Some of the ideas themselves are interesting if one could 'just make them work' to paraphrase Kenneth Adelman.

What I want to know is - is redemption possible? On a human level, can people see the light? Can the cast down, once arrogant neo-cons apply themselves in different ways going forward? (or for that matter are they really once-arrogant, or is this some form of acting?)

These are arguably still people of some intelligence, with insights and perspectives. A great deal of collective experience. And with some scars. They could be cast away and relegated. That is certainly deserved. Or maybe there's some tempered wisdom. Some alchemical quality that is only attained by pride and fall that leaves one better able to see than even those who held a different, somewhat vindicated perspective.

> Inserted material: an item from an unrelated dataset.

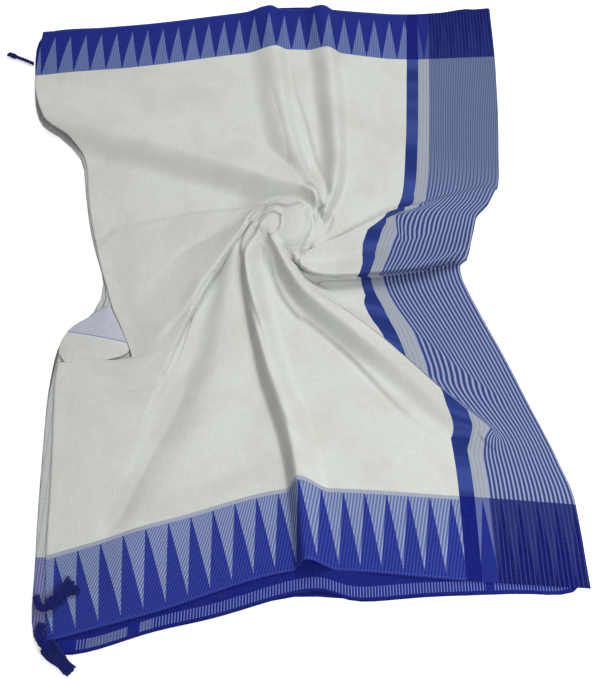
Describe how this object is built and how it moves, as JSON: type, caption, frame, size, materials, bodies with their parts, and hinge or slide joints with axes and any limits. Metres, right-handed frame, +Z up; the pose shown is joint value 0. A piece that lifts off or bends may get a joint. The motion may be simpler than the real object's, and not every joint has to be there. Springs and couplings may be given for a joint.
{
  "type": "folded saree",
  "caption": "White cotton saree with blue temple borders and a striped end piece, folded flat, pinched and twisted at its middle, with tasselled corners.",
  "frame": {"origin": "on the surface the cloth rests on, under the middle of its whole outline with the tassels", "axes": "+X from the tasselled edge to the folded end piece, +Y from the near hem to the far hem, +Z up"},
  "size_m": [0.9811, 1.2233, 0.0592],
  "materials": {
    "white_cotton": "matte plain weave",
    "blue_border": "matte plain weave with woven temple spikes",
    "blue_band": "soft sheen plain weave",
    "striped_end": "matte weave with fine lengthwise stripes",
    "under_layers": "matte plain weave",
    "flap_stripe": "matte weave, pale reverse side",
    "tassel_yarn": "twisted cotton yarn"
  },
  "bodies": {
    "root": {"body_field": "white_cotton", "near_border": "blue_border", "far_border": "blue_border", "cross_band": "blue_band", "end_piece": "striped_end", "wound_middle": "white_cotton", "second_layer": "under_layers", "hidden_layers": "under_layers", "notch_flap": "flap_stripe", "tassel_far": "tassel_yarn", "tassel_near_upper": "tassel_yarn", "tassel_near_lower": "tassel_yarn"}
  },
  "joints": []
}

Hard to say and hard for me to say. I've been selfishly wishing for them to get their comeuppance. But now that it is nigh, the other part of me still says the best way is to meet in the middle of the idea arena and bring along the God-like apprehension of Hamlet.

Are they really chastened? And can the chastened learn and accept being welcomed back into the area by onetime adversaries? Javert couldn't do it.

What interesting and thoughtful works we do do if redemption were possible and ego would accept it.

But I fear the modern political machine and the pride of the powerful will continue to keep people apart. Pride and humility do not go often together.

Well, I hope "my side" uses their time in the sun to take their ideas out for a spin. Maybe they will work a little better.

But I still think all ideas should go into the arena and be considered in good faith. (that's the problem...so little faith in or goodwill toward others today)

And in the end, that is what a big part of being a liberal means to me.